A une rencontre près
On le dit souvent : tout se joue parfois à une rencontre, à un moment et à un lieu donné. En l’occurrence, j’étais de celles pour qui le témoignage de Moira sur les féminicides des activistes et sur la noblesse de leur lutte a fait l’équivalent d’un raz-de-marée. On a beau connaître un brin de ces réalités, un récit incarné vaut souvent mieux que la meilleure théorie.
Outre la prise de hauteur et la claque émotionnelle que ses talents d’oratrice ont participé à véhiculer, elle a fait mention, presque trop furtivement, d’un grand projet qu’elle porte avec son mouvement : la création d’une “Pluriversité”. Au détour d’un échange qui nous permet de mieux nous rencontrer, elle mentionne sa participation à une rencontre de 150 000 femmes au cœur de l’Argentine qui allait avoir lieu dans les semaines à venir.
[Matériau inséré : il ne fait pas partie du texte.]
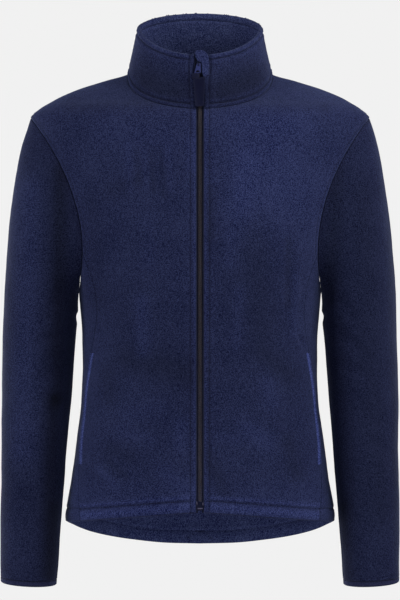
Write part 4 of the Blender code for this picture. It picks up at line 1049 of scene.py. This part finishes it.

De là, l’idée sommeille dans mon esprit. Jusqu’à ce que, quelques semaines après, je lui écrive pour prendre de ses nouvelles et demander quand aurait lieu cette grande rencontre afin d’en suivre les potentiels échos médiatiques. En guise de réponse : elle m’invite à y participer et à venir la rencontrer jusque dans sa communauté, dans la Puelmapu, cette terre que nous connaissons sous le nom de “Patagonie”.